YouTube AI disclosure — FAQs
Do I have to disclose AI on YouTube if I only used it for the script?
No. YouTube explicitly exempts production-assistance uses of AI — scripts, ideas, outlines, titles, descriptions and automatic captions do not require disclosure. Only realistic synthetic or altered media in the final video matters.
Where do I find the AI disclosure setting on YouTube?
During upload in YouTube Studio, in the Details section, look for the "Altered content" question. Select "Yes" if your video contains realistic altered or synthetic content. It is available on desktop and the mobile app.
Does disclosing AI content reduce my views or demonetise my video?

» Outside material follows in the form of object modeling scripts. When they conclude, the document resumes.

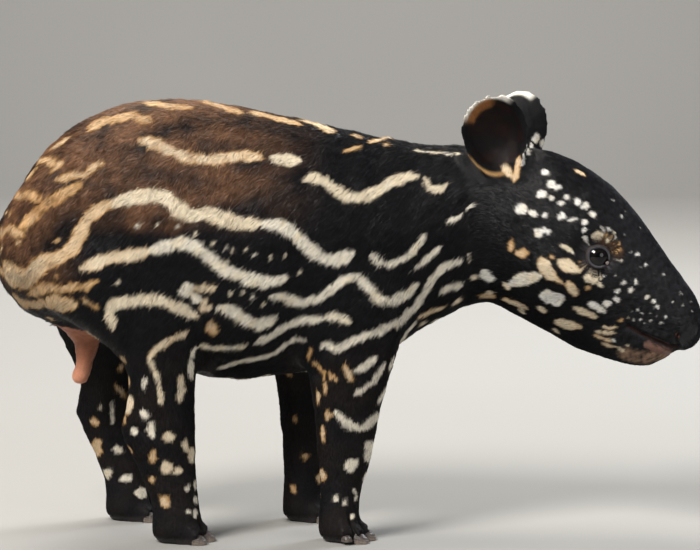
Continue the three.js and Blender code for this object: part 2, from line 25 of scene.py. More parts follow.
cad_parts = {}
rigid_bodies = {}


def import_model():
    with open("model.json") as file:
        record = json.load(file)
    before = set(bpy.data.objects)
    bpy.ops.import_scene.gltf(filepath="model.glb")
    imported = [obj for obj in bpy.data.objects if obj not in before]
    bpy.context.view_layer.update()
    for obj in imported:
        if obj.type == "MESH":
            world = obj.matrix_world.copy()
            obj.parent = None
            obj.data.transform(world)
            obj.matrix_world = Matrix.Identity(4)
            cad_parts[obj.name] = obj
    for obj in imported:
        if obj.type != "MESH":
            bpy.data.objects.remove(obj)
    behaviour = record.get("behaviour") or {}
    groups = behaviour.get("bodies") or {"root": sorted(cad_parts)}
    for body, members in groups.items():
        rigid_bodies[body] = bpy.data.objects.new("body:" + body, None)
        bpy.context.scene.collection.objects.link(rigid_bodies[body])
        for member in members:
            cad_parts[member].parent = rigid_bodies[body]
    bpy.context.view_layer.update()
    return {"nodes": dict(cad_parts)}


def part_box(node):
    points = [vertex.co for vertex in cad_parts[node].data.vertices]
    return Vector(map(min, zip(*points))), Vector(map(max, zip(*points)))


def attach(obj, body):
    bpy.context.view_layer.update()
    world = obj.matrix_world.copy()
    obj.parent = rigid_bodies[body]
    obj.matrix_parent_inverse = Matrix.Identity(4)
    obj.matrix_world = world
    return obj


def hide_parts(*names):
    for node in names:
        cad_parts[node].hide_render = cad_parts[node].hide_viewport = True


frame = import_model()

LOG = logging.getLogger("tapir_calf")
BODY = "root"
MM = 0.001
TONE = "tone"
BARE = "bare"
FAR_AWAY = 1.0
EYES_ALONG = 0.26
GAZE_TURN = radians(25.0)

Colour = tuple[float, float, float]
Pixel = tuple[float, float]
Place = tuple[float, float, float]
Array = np.ndarray
Material = bpy.types.Material
Node = bpy.types.Node
Piece = bpy.types.Object


class Side(Enum):
    """The animal's sides. The right one is nearest the camera."""

    LEFT = 1
    RIGHT = -1


class Limb(Enum):
    """What a mark lies on, which says how it is carried to the other side."""

    BODY = "body"
    HIND = "hind"
    FORE = "fore"


class Slot(Enum):
    """The finishes that the record names."""

    COAT = "coat"
    BARE_SKIN = "bare_skin"
    HOOF = "hoof"
    EYE = "eye"


# Small helpers for arrays, meshes and selections


def ramp(start: float, end: float, value: Array) -> Array:
    """Goes smoothly from 0 at start to 1 at end."""
    t = np.clip((value - start) / (end - start), 0.0, 1.0)
    return t * t * (3.0 - 2.0 * t)


def fall(start: float, end: float, value: Array) -> Array:
    """Goes smoothly from 1 at start to 0 at end."""
    return 1.0 - ramp(start, end, value)


def bell(value: Array, width: float) -> Array:
    """1 at 0, and a smooth fall to both sides over the width."""
    return np.exp(-((value / width) ** 2))


def unit(vectors: Array) -> Array:
    """The same directions with a length of one."""
    length = np.linalg.norm(vectors, axis=-1, keepdims=True)
    return vectors / np.maximum(length, 1e-9)


def blend(low: Array | float, high: Array | float, share: Array) -> Array:
    """Goes from low to high as the share goes from 0 to 1."""
    return low * (1.0 - share) + high * share


def mix(low: Array, high: Array, share: Array) -> Array:
    """Blends rows of colours or vectors by a share for each row."""
    return blend(np.asarray(low), np.asarray(high), np.asarray(share)[..., None])


def read(items: bpy.types.bpy_prop_collection, name: str, width: int, kind: type = np.float32) -> Array:
    """Reads one property of all of a mesh's items.

    Args:
        items: the vertices, edges, faces or corners.
        name: the property.
        width: how many numbers each item has.
        kind: the numbers' type.

    Returns:
        One row for each item, or a flat array where the width is 1.
    """
    values = np.empty(len(items) * width, kind)
    items.foreach_get(name, values)
    return values.reshape(-1, width) if width > 1 else values


def middle_of(node: str) -> Vector:
    """The middle of a node's box."""
    low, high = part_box(node)
    return (low + high) / 2


def in_box(points: Array, node: str, below: float = 0.0, above: float = 0.0) -> Array:
    """Tells which points lie in a node's box, made larger by these margins."""
    low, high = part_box(node)
    return ((points > np.array(low) - below) & (points < np.array(high) + above)).all(axis=1)


def store(items: bpy.types.bpy_prop_collection, name: str, values: Array) -> None:
    """Writes one property of all of a mesh's items."""
    items.foreach_set(name, values.astype(np.float32).ravel())


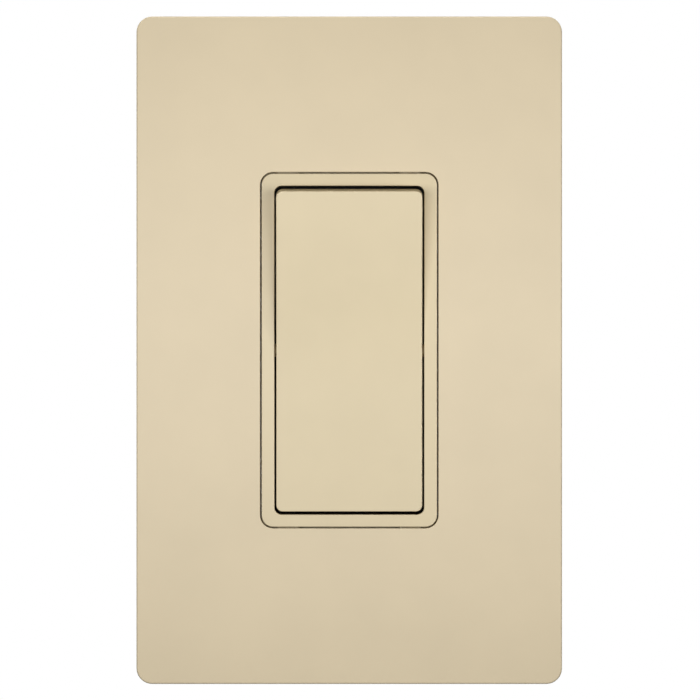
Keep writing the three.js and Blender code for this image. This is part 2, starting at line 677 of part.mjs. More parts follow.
for (const [name, end] of Object.entries(ends)) {
  const boxZ = (end * BOX_SCREW_SPACING) / 2;
  const plateZ = (end * PLATE_SCREW_SPACING) / 2;
  device.add(
    piece(`plate_screw_${name}`, panScrew(PLATE_SCREW, plateScrewSeat, plateZ), zinc),
    piece(`mounting_screw_${name}`, panScrew(BOX_SCREW, boxScrewSeat, boxZ), zinc),
    piece(`screw_retainer_${name}`, screwRetainer(boxZ), fibre),
  );
  for (const [side, x] of Object.entries({ right: ASSEMBLY_SCREW.x, left: -ASSEMBLY_SCREW.x })) {
    device.add(piece(`assembly_screw_${name}_${side}`, assemblyScrew(x, end * ASSEMBLY_SCREW.z), zinc));
  }
}

export default device;
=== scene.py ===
"""Looks of a single-pole decorator rocker switch in a screwless clip-on wall plate.

Everything is in the row frame, in metres: the wall is y = 0, the room is at -y, +X is right and +Z is up.
Sizes come from the boxes of the CAD nodes; edge roundings and mould details are named below.
"""

import json
import math

import bmesh
import bpy
from mathutils import Matrix, Vector


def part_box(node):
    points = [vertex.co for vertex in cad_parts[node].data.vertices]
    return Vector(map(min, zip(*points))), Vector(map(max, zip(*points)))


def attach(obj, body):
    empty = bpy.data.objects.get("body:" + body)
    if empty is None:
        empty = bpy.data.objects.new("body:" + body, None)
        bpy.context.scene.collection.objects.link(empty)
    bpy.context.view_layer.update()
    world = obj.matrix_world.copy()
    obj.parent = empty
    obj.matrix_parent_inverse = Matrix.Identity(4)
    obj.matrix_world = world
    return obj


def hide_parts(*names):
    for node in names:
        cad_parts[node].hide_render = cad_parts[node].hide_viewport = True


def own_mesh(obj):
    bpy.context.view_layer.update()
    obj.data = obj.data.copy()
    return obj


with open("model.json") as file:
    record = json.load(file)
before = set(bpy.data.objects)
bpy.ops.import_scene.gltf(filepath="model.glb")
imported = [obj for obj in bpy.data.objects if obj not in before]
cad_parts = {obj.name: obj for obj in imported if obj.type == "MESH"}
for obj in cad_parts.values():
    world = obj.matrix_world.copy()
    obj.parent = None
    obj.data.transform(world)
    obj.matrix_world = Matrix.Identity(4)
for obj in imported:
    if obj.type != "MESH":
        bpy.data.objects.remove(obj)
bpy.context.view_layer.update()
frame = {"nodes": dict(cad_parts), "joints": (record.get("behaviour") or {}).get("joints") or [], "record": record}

MM = 0.001
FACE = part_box("cover_plate")[0].y  # the front plane of the plate, the bezel and the rocker's lower half
JOINTS = {joint["name"]: joint for joint in frame["joints"]}
PIVOT = Vector(JOINTS["rocker_tilt"]["pos_m"])
THROW = math.radians(-JOINTS["rocker_tilt"]["range_deg"][0])
BOTH = (-1, 1)
CORNERS = [(side, end) for side in BOTH for end in BOTH]
CUT = 1 * MM  # how far a cutting tool runs past the surface it opens

# Edge roundings of the moulded parts.
PLATE_EDGE = 0.3 * MM
PLATE_WINDOW_EDGE = 0.08 * MM
BEZEL_EDGE = 0.12 * MM
PADDLE_EDGE = 0.18 * MM
SMALL_EDGE = 0.15 * MM

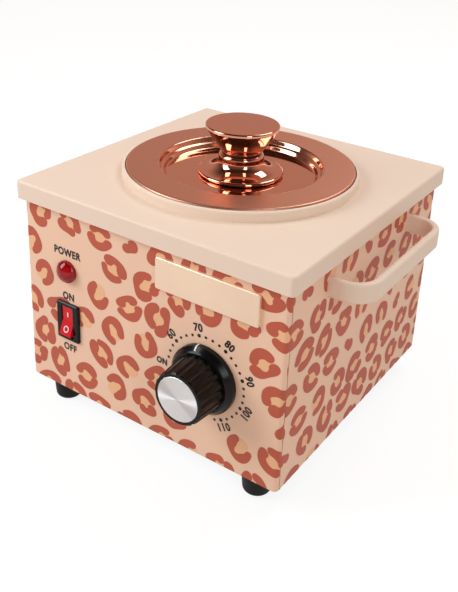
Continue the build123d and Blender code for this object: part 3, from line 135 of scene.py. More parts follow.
class MelterSizes(bpy.types.PropertyGroup):
    """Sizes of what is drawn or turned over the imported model"""
    print_pitch: length("Print pitch", "Distance between the spots of a row", 28.0 * MM)
    print_rows: length("Print rows", "Distance between the rows of spots", 24.6 * MM)
    print_jitter: length("Print jitter", "How far a spot strays from its place", 1.6 * MM)
    spot_radius: length("Spot radius", "Middle line of a spot's strokes", 8.2 * MM)
    stroke: length("Stroke", "Width of a spot's strokes", 7.5 * MM)
    paint: length("Paint", "Thickness of each layer of the print", 0.06 * MM)
    paint_change: length("Paint change", "How much the thickness differs", 0.03 * MM)
    clear_radius: length("Clear radius", "Room kept round the front's signs", 13.5 * MM)
    print_seed: IntProperty(name="Print seed", description="Seed of the print", default=44)
    corner: length("Corner", "Outside radius of the casing's upright corners", 3.0 * MM)
    # seam: width of the painted shadow strip over each front joint
    seam: length("Seam", "Width of the dark line along each front seam", 0.45 * MM)
    rim_width: length("Rim width", "Flat rim of the lid", 24.8 * MM)
    recess_depth: length("Recess depth", "Recess of the lid below its rim", 8.0 * MM)
    ledge_height: length("Ledge height", "Ledge above the floor of the recess", 3.6 * MM)
    ledge_width: length("Ledge width", "Width of the ledge", 1.9 * MM)
    ledge_slope: length("Ledge slope", "Radius lost down each slope", 1.7 * MM)
    lid_sheet: length("Lid sheet", "Thickness of the lid", 1.0 * MM)
    lid_lip: length("Lid lip", "Height of the lid's turned-down edge", 1.9 * MM)
    lid_rounding: length("Lid rounding", "Outside radius of the lid's bends", 1.3 * MM)
    dish_lift: length("Dish lift", "Edge of the knob's foot above the lid", 0.4 * MM)
    dish_edge: length("Dish edge", "Thickness of that edge", 3.0 * MM)
    neck_land: length("Neck land", "Straight top part of the foot's neck", 4.5 * MM)
    neck_rounding: length("Neck rounding", "Round top of the foot's neck", 2.6 * MM)
    label_size: length("Label size", "Type size of POWER, ON and OFF", 8.2 * MM)
    number_size: length("Number size", "Type size of the dial's numbers", 8.2 * MM)
    narrow: FloatProperty(name="Narrow", description="Width of the type to its own", default=0.86)
    weight: length("Weight", "What bold type gains on each side", 0.32 * MM)
    dot_circle: length("Dot circle", "Radius of the dial's circle of dots", 31.8 * MM)
    number_circle: length("Number circle", "Radius of the middles of the numbers", 37.6 * MM)
    large_dot: length("Large dot", "Radius of a dot beside a number", 1.4 * MM)
    small_dot: length("Small dot", "Radius of the other dots", 1.05 * MM)


class MelterColours(bpy.types.PropertyGroup):
    """Colours of the painted, plated and moulded surfaces"""
    cream: colour("Cream", "Cover, collar and handles", screen(238, 217, 198))
    ground: colour("Ground", "Casing under the print", screen(243, 204, 177))
    spot: colour("Spot", "Strokes of the print", screen(192, 95, 74))
    peach: colour("Peach", "Middles of the print's spots", screen(242, 189, 146))
    copper: colour("Copper", "Plate of the lid and its knob", (0.84, 0.44, 0.30))
    rose_gold: colour("Rose gold", "Plate on the front", (1.0, 0.77, 0.58))
    red: colour("Red", "Rocker of the switch", (0.66, 0.006, 0.016))
    ruby: colour("Ruby", "Lens of the pilot lamp", (0.32, 0.002, 0.006))


def sizes():
    return bpy.context.scene.melter_sizes


def colours():
    return bpy.context.scene.melter_colours


# ---- shader groups: effects that several materials use
def new_group(name, inputs, outputs):
    """Empty shader group; inputs and outputs are (name, socket type, default)."""
    tree = bpy.data.node_groups.new(name, "ShaderNodeTree")
    for direction, sockets in (("INPUT", inputs), ("OUTPUT", outputs)):
        for label, kind, default in sockets:
            socket = tree.interface.new_socket(label, in_out=direction, socket_type=kind)
            if default is not None:
                socket.default_value = default
    return tree, tree.nodes.new("NodeGroupInput"), tree.nodes.new("NodeGroupOutput")


def add(tree, kind, settings=None, **inputs):
    """New node; settings are its own properties, and inputs are values or sockets to link.

    An input is given by its label, or as i0, i1 and so on where labels repeat.
    """
    node = tree.nodes.new(kind)
    for key, value in (settings or {}).items():
        setattr(node, key, value)
    for key, value in inputs.items():
        label = int(key[1:]) if key[1:].isdigit() else key.replace("_", " ")
        socket = node.inputs[label]
        if isinstance(value, bpy.types.NodeSocket):
            tree.links.new(value, socket)
        else:
            socket.default_value = value
    return node


def maths(tree, operation, first, second=0.0):
    return add(tree, "ShaderNodeMath", {"operation": operation}, i0=first, i1=second).outputs[0]


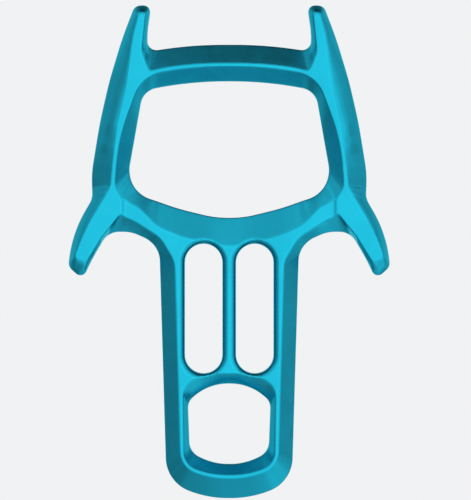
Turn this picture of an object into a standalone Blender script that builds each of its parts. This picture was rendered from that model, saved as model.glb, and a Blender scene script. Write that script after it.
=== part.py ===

No. YouTube states that disclosing content as altered or synthetic does not limit a video's audience or affect its eligibility to earn money. Failing to disclose, however, can lead to penalties.
What label does YouTube add?
YouTube adds a "Modified or Synthetic" label to the video's expanded description. For sensitive subjects such as elections or health, a more prominent label may appear on the video player itself.
Do I need to disclose animation or obvious special effects?
No. Content that is clearly unrealistic, animated or uses obvious special effects does not require disclosure, because viewers are not misled about reality.
What if YouTube disagrees and adds its own label?
YouTube may add a label even when a creator did not disclose, especially where altered or synthetic content could confuse viewers. A label YouTube applies itself may not be removable, so it is safer to disclose accurately yourself.